**Task:** Each entry must be reproduced precisely as it stands.

**Supplied records:**
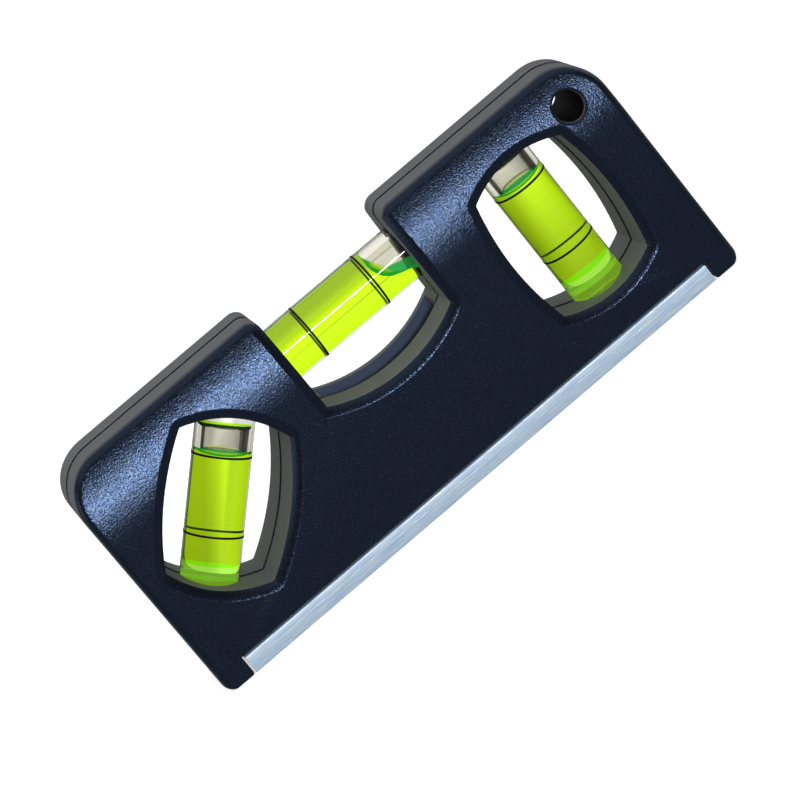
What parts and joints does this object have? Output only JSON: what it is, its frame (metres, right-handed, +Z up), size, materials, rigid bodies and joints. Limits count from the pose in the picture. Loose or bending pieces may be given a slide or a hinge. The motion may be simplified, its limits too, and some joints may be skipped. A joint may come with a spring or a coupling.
{
  "type": "mini magnetic level",
  "caption": "Pocket spirit level: black moulded housing with level, plumb and diagonal vials in open windows, a hanging hole, and an aluminium base rail with a magnet strip.",
  "frame": {"origin": "middle of the resting face, halfway through the thickness", "axes": "+X along the base towards the end with the hanging hole, +Z up from the base, -Y towards the viewer of the pictured side"},
  "size_m": [0.1106, 0.02, 0.0452],
  "materials": {
    "housing_plastic": "fine grained moulded black plastic with a faint blue cast",
    "rail_aluminium": "extruded, brushed along its length",
    "magnet_rubber": "flexible magnet strip, matt",
    "vial_acrylic": "clear turned acrylic",
    "vial_plug": "clear acrylic plug tinted by the liquid",
    "vial_liquid": "yellow-green spirit",
    "vial_bubble": "air",
    "ring_paint": "printed black line",
    "screw_steel": "zinc plated steel"
  },
  "bodies": {
    "housing": {"front_shell": "housing_plastic", "rear_shell": "housing_plastic", "base_rail": "rail_aluminium", "magnet_strip": "magnet_rubber", "level_tube": "vial_acrylic", "level_plug": "vial_plug", "level_liquid": "vial_liquid", "level_ring_low": "ring_paint", "level_ring_high": "ring_paint", "plumb_tube": "vial_acrylic", "plumb_plug": "vial_plug", "plumb_liquid": "vial_liquid", "plumb_ring_low": "ring_paint", "plumb_ring_high": "ring_paint", "angle_tube": "vial_acrylic", "angle_plug": "vial_plug", "angle_liquid": "vial_liquid", "angle_ring_low": "ring_paint", "angle_ring_high": "ring_paint", "housing_screw_1": "screw_steel", "housing_screw_2": "screw_steel", "housing_screw_3": "screw_steel", "housing_screw_4": "screw_steel", "housing_screw_5": "screw_steel", "housing_screw_6": "screw_steel"},
    "level_air": {"level_bubble": "vial_bubble"},
    "plumb_air": {"plumb_bubble": "vial_bubble"},
    "angle_air": {"angle_bubble": "vial_bubble"}
  },
  "joints": [
    {"name": "level_bubble_slide", "type": "slide", "parent": "housing", "child": "level_air", "axis": [1, 0, 0], "range_m": [-0.02, 0], "deforming": ["level_liquid"]},
    {"name": "plumb_bubble_slide", "type": "slide", "parent": "housing", "child": "plumb_air", "axis": [0, 0, 1], "range_m": [-0.0179, 0], "stiffness_N_per_m": 0.1, "springref_m": 0.05, "deforming": ["plumb_liquid"]},
    {"name": "angle_bubble_slide", "type": "slide", "parent": "housing", "child": "angle_air", "axis": [0.7071, 0, 0.7071], "range_m": [-0.0179, 0], "stiffness_N_per_m": 0.1, "springref_m": 0.05, "deforming": ["angle_liquid"]}
  ]
}
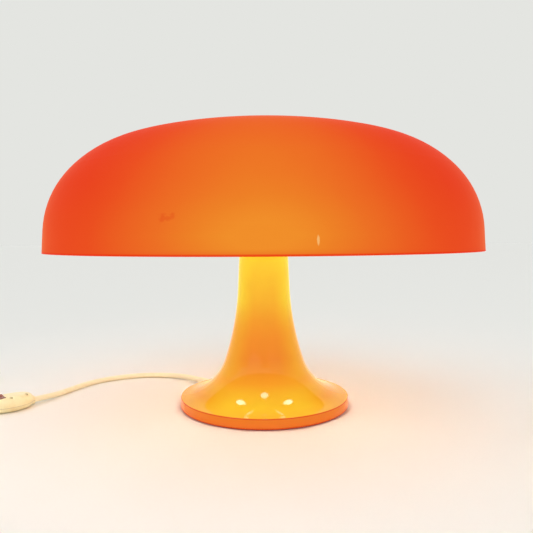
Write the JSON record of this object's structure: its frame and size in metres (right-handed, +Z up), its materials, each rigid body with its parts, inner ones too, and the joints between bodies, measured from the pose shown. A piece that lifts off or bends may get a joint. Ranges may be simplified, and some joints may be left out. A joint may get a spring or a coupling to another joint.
{
  "type": "table lamp",
  "caption": "Mushroom table lamp with a broad domed translucent shade, a flared hollow column and round foot, level bulbs inside, and a cord with inline switch and plug.",
  "frame": {"origin": "centre of the face that the foot's pad rests on", "axes": "+Z up along the lamp's axis; the pictured front faces -Y; the cord leaves the foot at the back left, between +Y and -X"},
  "size_m": [0.7565, 0.54, 0.355],
  "materials": {
    "shade_plastic": "glossy translucent orange",
    "column_plastic": "glossy translucent orange",
    "painted_steel": "satin light grey paint",
    "pad_rubber": "matt",
    "iron": "rough cast",
    "zinc_steel": "zinc plated",
    "white_plastic": "moulded",
    "brass": "bright",
    "nickel_brass": "nickel plated",
    "bulb_cap_metal": "bright",
    "black_insulator": "vitrified",
    "bulb_glass": "frosted",
    "wire": "brown insulation",
    "cord_cream": "satin cream sheath",
    "tie_plastic": "satin",
    "switch_cream": "satin cream",
    "rocker_brown": "satin red-brown"
  },
  "bodies": {
    "lamp": {"ballast": "iron", "ballast_screws": "zinc_steel", "base_pad": "pad_rubber", "base_plate": "painted_steel", "base_screws": "zinc_steel", "bulb_cap_back": "bulb_cap_metal", "bulb_cap_front": "bulb_cap_metal", "bulb_cap_left": "bulb_cap_metal", "bulb_cap_right": "bulb_cap_metal", "bulb_glass_back": "bulb_glass", "bulb_glass_front": "bulb_glass", "bulb_glass_left": "bulb_glass", "bulb_glass_right": "bulb_glass", "bulb_insulators": "black_insulator", "bulb_tips": "brass", "clamp_screws": "zinc_steel", "coil_tie": "tie_plastic", "column": "column_plastic", "cord_clamp": "white_plastic", "cord_coil": "cord_cream", "cord_end": "cord_cream", "cord_gland": "cord_cream", "cord_lead": "cord_cream", "cord_stub": "cord_cream", "cord_tail": "cord_cream", "harness": "wire", "holder_contacts": "brass", "holder_leads": "wire", "holder_nuts": "white_plastic", "hub_body": "white_plastic", "hub_cap": "white_plastic", "hub_connector": "white_plastic", "hub_screws": "zinc_steel", "lampholder_back": "white_plastic", "lampholder_front": "white_plastic", "lampholder_left": "white_plastic", "lampholder_right": "white_plastic", "plug_body": "switch_cream", "plug_pins": "nickel_brass", "plug_relief": "switch_cream", "rocker_pin": "zinc_steel", "switch_contacts": "brass", "switch_lower": "switch_cream", "switch_screws": "zinc_steel", "switch_upper": "switch_cream", "terminal_block": "white_plastic", "terminal_screws": "brass", "tie_lower_nut": "zinc_steel", "tie_tube": "zinc_steel", "tie_upper_nut": "zinc_steel", "tie_washers": "zinc_steel"},
    "shade": {"shade": "shade_plastic", "shade_collar": "shade_plastic"},
    "rocker": {"switch_rocker": "rocker_brown"}
  },
  "joints": [
    {"name": "shade_lift", "type": "slide", "parent": "lamp", "child": "shade", "axis": [0, 0, 1], "range_m": [0, 0.18]},
    {"name": "rocker_tilt", "type": "hinge", "parent": "lamp", "child": "rocker", "pos_m": [-0.33448, -0.0339, 0.0148], "axis": [0.7071, 0.7071, 0], "range_deg": [-13, 0]}
  ]
}
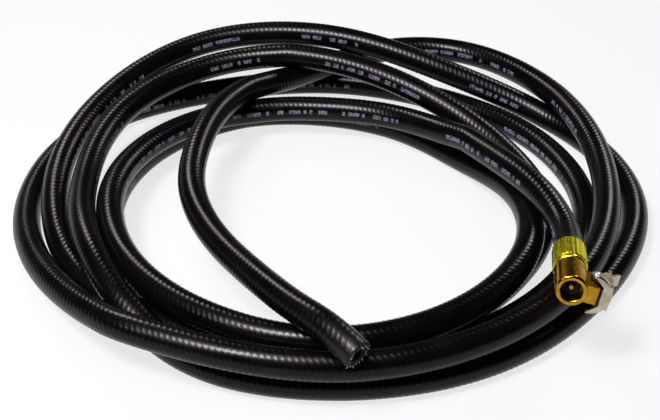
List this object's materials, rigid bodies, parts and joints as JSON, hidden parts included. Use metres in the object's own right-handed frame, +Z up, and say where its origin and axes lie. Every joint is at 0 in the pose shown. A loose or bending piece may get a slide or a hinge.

**Answer to this task:**
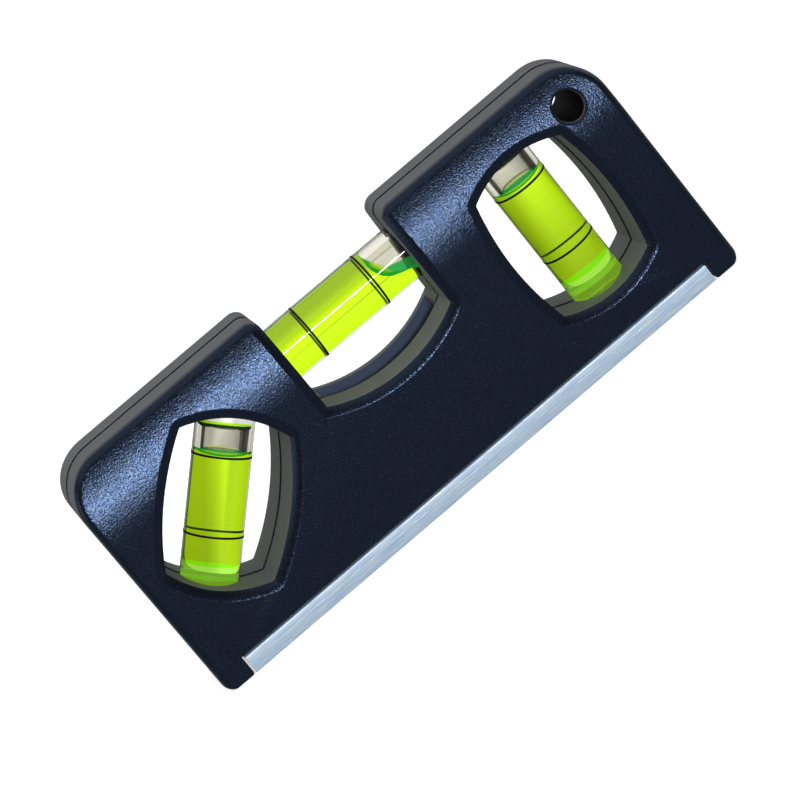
What parts and joints does this object have? Output only JSON: what it is, its frame (metres, right-handed, +Z up), size, materials, rigid bodies and joints. Limits count from the pose in the picture. Loose or bending pieces may be given a slide or a hinge. The motion may be simplified, its limits too, and some joints may be skipped. A joint may come with a spring or a coupling.
{
  "type": "mini magnetic level",
  "caption": "Pocket spirit level: black moulded housing with level, plumb and diagonal vials in open windows, a hanging hole, and an aluminium base rail with a magnet strip.",
  "frame": {"origin": "middle of the resting face, halfway through the thickness", "axes": "+X along the base towards the end with the hanging hole, +Z up from the base, -Y towards the viewer of the pictured side"},
  "size_m": [0.1106, 0.02, 0.0452],
  "materials": {
    "housing_plastic": "fine grained moulded black plastic with a faint blue cast",
    "rail_aluminium": "extruded, brushed along its length",
    "magnet_rubber": "flexible magnet strip, matt",
    "vial_acrylic": "clear turned acrylic",
    "vial_plug": "clear acrylic plug tinted by the liquid",
    "vial_liquid": "yellow-green spirit",
    "vial_bubble": "air",
    "ring_paint": "printed black line",
    "screw_steel": "zinc plated steel"
  },
  "bodies": {
    "housing": {"front_shell": "housing_plastic", "rear_shell": "housing_plastic", "base_rail": "rail_aluminium", "magnet_strip": "magnet_rubber", "level_tube": "vial_acrylic", "level_plug": "vial_plug", "level_liquid": "vial_liquid", "level_ring_low": "ring_paint", "level_ring_high": "ring_paint", "plumb_tube": "vial_acrylic", "plumb_plug": "vial_plug", "plumb_liquid": "vial_liquid", "plumb_ring_low": "ring_paint", "plumb_ring_high": "ring_paint", "angle_tube": "vial_acrylic", "angle_plug": "vial_plug", "angle_liquid": "vial_liquid", "angle_ring_low": "ring_paint", "angle_ring_high": "ring_paint", "housing_screw_1": "screw_steel", "housing_screw_2": "screw_steel", "housing_screw_3": "screw_steel", "housing_screw_4": "screw_steel", "housing_screw_5": "screw_steel", "housing_screw_6": "screw_steel"},
    "level_air": {"level_bubble": "vial_bubble"},
    "plumb_air": {"plumb_bubble": "vial_bubble"},
    "angle_air": {"angle_bubble": "vial_bubble"}
  },
  "joints": [
    {"name": "level_bubble_slide", "type": "slide", "parent": "housing", "child": "level_air", "axis": [1, 0, 0], "range_m": [-0.02, 0], "deforming": ["level_liquid"]},
    {"name": "plumb_bubble_slide", "type": "slide", "parent": "housing", "child": "plumb_air", "axis": [0, 0, 1], "range_m": [-0.0179, 0], "stiffness_N_per_m": 0.1, "springref_m": 0.05, "deforming": ["plumb_liquid"]},
    {"name": "angle_bubble_slide", "type": "slide", "parent": "housing", "child": "angle_air", "axis": [0.7071, 0, 0.7071], "range_m": [-0.0179, 0], "stiffness_N_per_m": 0.1, "springref_m": 0.05, "deforming": ["angle_liquid"]}
  ]
}
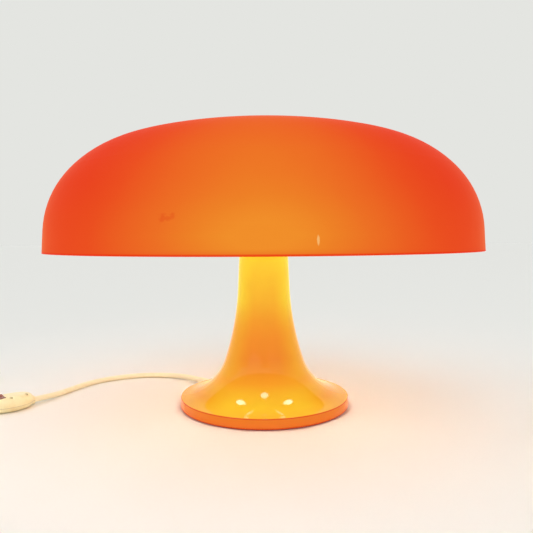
Write the JSON record of this object's structure: its frame and size in metres (right-handed, +Z up), its materials, each rigid body with its parts, inner ones too, and the joints between bodies, measured from the pose shown. A piece that lifts off or bends may get a joint. Ranges may be simplified, and some joints may be left out. A joint may get a spring or a coupling to another joint.
{
  "type": "table lamp",
  "caption": "Mushroom table lamp with a broad domed translucent shade, a flared hollow column and round foot, level bulbs inside, and a cord with inline switch and plug.",
  "frame": {"origin": "centre of the face that the foot's pad rests on", "axes": "+Z up along the lamp's axis; the pictured front faces -Y; the cord leaves the foot at the back left, between +Y and -X"},
  "size_m": [0.7565, 0.54, 0.355],
  "materials": {
    "shade_plastic": "glossy translucent orange",
    "column_plastic": "glossy translucent orange",
    "painted_steel": "satin light grey paint",
    "pad_rubber": "matt",
    "iron": "rough cast",
    "zinc_steel": "zinc plated",
    "white_plastic": "moulded",
    "brass": "bright",
    "nickel_brass": "nickel plated",
    "bulb_cap_metal": "bright",
    "black_insulator": "vitrified",
    "bulb_glass": "frosted",
    "wire": "brown insulation",
    "cord_cream": "satin cream sheath",
    "tie_plastic": "satin",
    "switch_cream": "satin cream",
    "rocker_brown": "satin red-brown"
  },
  "bodies": {
    "lamp": {"ballast": "iron", "ballast_screws": "zinc_steel", "base_pad": "pad_rubber", "base_plate": "painted_steel", "base_screws": "zinc_steel", "bulb_cap_back": "bulb_cap_metal", "bulb_cap_front": "bulb_cap_metal", "bulb_cap_left": "bulb_cap_metal", "bulb_cap_right": "bulb_cap_metal", "bulb_glass_back": "bulb_glass", "bulb_glass_front": "bulb_glass", "bulb_glass_left": "bulb_glass", "bulb_glass_right": "bulb_glass", "bulb_insulators": "black_insulator", "bulb_tips": "brass", "clamp_screws": "zinc_steel", "coil_tie": "tie_plastic", "column": "column_plastic", "cord_clamp": "white_plastic", "cord_coil": "cord_cream", "cord_end": "cord_cream", "cord_gland": "cord_cream", "cord_lead": "cord_cream", "cord_stub": "cord_cream", "cord_tail": "cord_cream", "harness": "wire", "holder_contacts": "brass", "holder_leads": "wire", "holder_nuts": "white_plastic", "hub_body": "white_plastic", "hub_cap": "white_plastic", "hub_connector": "white_plastic", "hub_screws": "zinc_steel", "lampholder_back": "white_plastic", "lampholder_front": "white_plastic", "lampholder_left": "white_plastic", "lampholder_right": "white_plastic", "plug_body": "switch_cream", "plug_pins": "nickel_brass", "plug_relief": "switch_cream", "rocker_pin": "zinc_steel", "switch_contacts": "brass", "switch_lower": "switch_cream", "switch_screws": "zinc_steel", "switch_upper": "switch_cream", "terminal_block": "white_plastic", "terminal_screws": "brass", "tie_lower_nut": "zinc_steel", "tie_tube": "zinc_steel", "tie_upper_nut": "zinc_steel", "tie_washers": "zinc_steel"},
    "shade": {"shade": "shade_plastic", "shade_collar": "shade_plastic"},
    "rocker": {"switch_rocker": "rocker_brown"}
  },
  "joints": [
    {"name": "shade_lift", "type": "slide", "parent": "lamp", "child": "shade", "axis": [0, 0, 1], "range_m": [0, 0.18]},
    {"name": "rocker_tilt", "type": "hinge", "parent": "lamp", "child": "rocker", "pos_m": [-0.33448, -0.0339, 0.0148], "axis": [0.7071, 0.7071, 0], "range_deg": [-13, 0]}
  ]
}
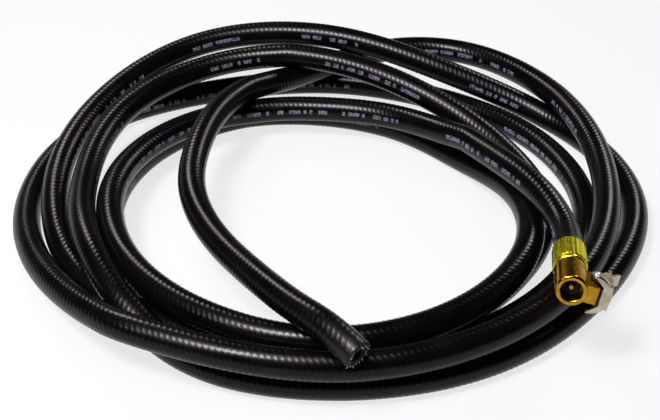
List this object's materials, rigid bodies, parts and joints as JSON, hidden parts included. Use metres in the object's own right-handed frame, +Z up, and say where its origin and axes lie. Every joint is at 0 in the pose shown. A loose or bending piece may get a slide or a hinge.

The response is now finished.